Pembabatan besar-besaran hutan di berbagai wilayah Indonesia terus berlangsung, disertai pujian terhadap proyek pembangunan yang dijalankan pemerintah. Namun, langkah tersebut memantik kritik dari masyarakat dan pemerhati lingkungan.
Menurut data dari rilis terbaru, deforestasi massal telah menyusutkan tutupan hutan alam secara signifikan. Meskipun begitu, pejabat beralasan bahwa proyek pembangunan — mulai dari infrastruktur hingga pembangunan ekonomi — memerlukan lahan.
Warga masyarakat adat dan komunitas lokal di Sumatera Barat mencemaskan dampak jangka panjang dari keputusan semacam itu. Hutan bukan sekadar pepohonan. Ia adalah pengatur iklim mikro, sumber mata pencaharian, dan warisan lingkungan hidup. Jika ditebang demi proyek, kerugian yang ditanggung bukan hanya lingkungan — tapi juga masyarakat.
Kronologi menunjukkan bahwa izin pemanfaatan hutan sering keluar sebelum kajian mendalam lingkungan selesai. Pemerintahan lokal dan pusat tampak berfokus pada target pembangunan cepat tanpa mempertimbangkan keberlanjutan ekologis.
Meski pembangunan sering dilihat sebagai tanda kemajuan, pembabatan hutan secara besar-besaran dapat memunculkan bencana: longsor, banjir, erosi hingga penurunan kualitas udara.
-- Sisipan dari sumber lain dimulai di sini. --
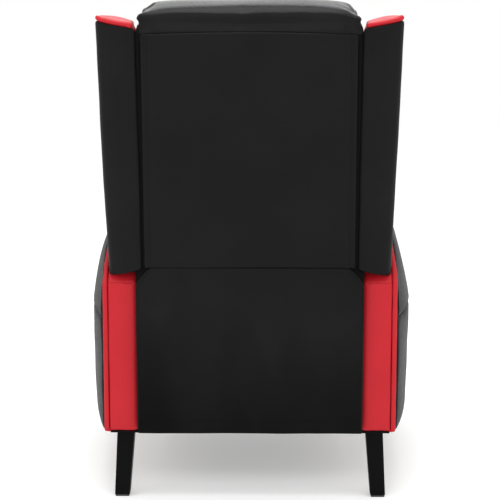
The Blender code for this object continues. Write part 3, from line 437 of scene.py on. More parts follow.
def apply_modifiers(piece):
    """Bake a piece's modifiers into its mesh."""
    bpy.context.view_layer.update()
    ready = piece.evaluated_get(bpy.context.evaluated_depsgraph_get())
    baked = bpy.data.meshes.new_from_object(ready)
    piece.modifiers.clear()
    piece.data = baked
    baked.shade_smooth()


def subdivide(piece):
    piece.modifiers.new("subdivide", "SUBSURF").levels = 1
    apply_modifiers(piece)


def ramp(axis, start, width):
    """A mask from 0 at a start along an axis to 1 a width further. Along X it counts outwards."""
    def mask(points):
        along = np.abs(points[:, 0]) if axis == 0 else points[:, axis]
        return smooth_step((along - start) / width)

    return mask


def puff(piece, voxel, cap, inset, limit, hold):
    """Swell a pad with cloth under pressure, then subdivide it.

    The pad starts inset from its shape. No point moves further than the cap, points in the
    mask that hold(points) gives stay put, and limit(points) keeps the pad off what it touches.
    """
    remesh = piece.modifiers.new("remesh", "REMESH")
    remesh.mode = "VOXEL"
    remesh.voxel_size = voxel
    apply_modifiers(piece)
    points, normals = read_skin(piece)
    loose = 1 - hold(points)
    drawn_in = normals * (inset * loose)[:, None]
    start = points - drawn_in
    write_points(piece, start)
    cloth = piece.modifiers.new("cloth", "CLOTH")
    for key, value in CLOTH.items():
        setattr(cloth.settings, key, value)
    cloth.settings.effector_weights.gravity = 0.0
    cloth.collision_settings.use_collision = False
    cloth.point_cache.frame_start = 1
    cloth.point_cache.frame_end = CLOTH_FRAMES
    for number in range(1, CLOTH_FRAMES + 1):
        bpy.context.scene.frame_set(number)
    ready = piece.evaluated_get(bpy.context.evaluated_depsgraph_get())
    travel = read_points(ready.data) - start
    far = np.linalg.norm(travel, axis=1)
    travel *= (np.minimum(far, cap) / np.maximum(far, 1e-9) * loose)[:, None]
    moved = start + travel
    piece.modifiers.clear()
    bpy.context.scene.frame_set(1)
    write_points(piece, limit(moved))
    soften = piece.modifiers.new("soften", "SMOOTH")
    soften.factor = 0.5
    soften.iterations = 3
    subdivide(piece)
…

Di Sumbar, yang dikenal dengan ekosistem lebat dan wilayah rawan longsor, hal ini harus menjadi perhatian serius.
Penurunan luas hutan juga menandakan potensi hilangnya keanekaragaman hayati — kehilangan habitat satwa dan tumbuhan endemik.
Tindakan mempercepat pembangunan dengan memangkas hutan harus dilihat ulang. Pembangunan sejati seharusnya bisa berjalan bersamaan dengan pelestarian alam. Tanpa itu, generasi mendatang mewarisi bencana lingkungan, bukan kemajuan.
Pembabatan hutan demi pembangunan mungkin membawa jalan beton dan gedung — tapi jika alam dikorbankan, masyarakat dan ekosistem ikut rugi. Sumatera Barat, dengan kearifan lokal dan ikatan erat masyarakat dengan alam, harus mengingatkan bahwa pembangunan tanpa lingkungan lestari adalah pembangunan yang gagal.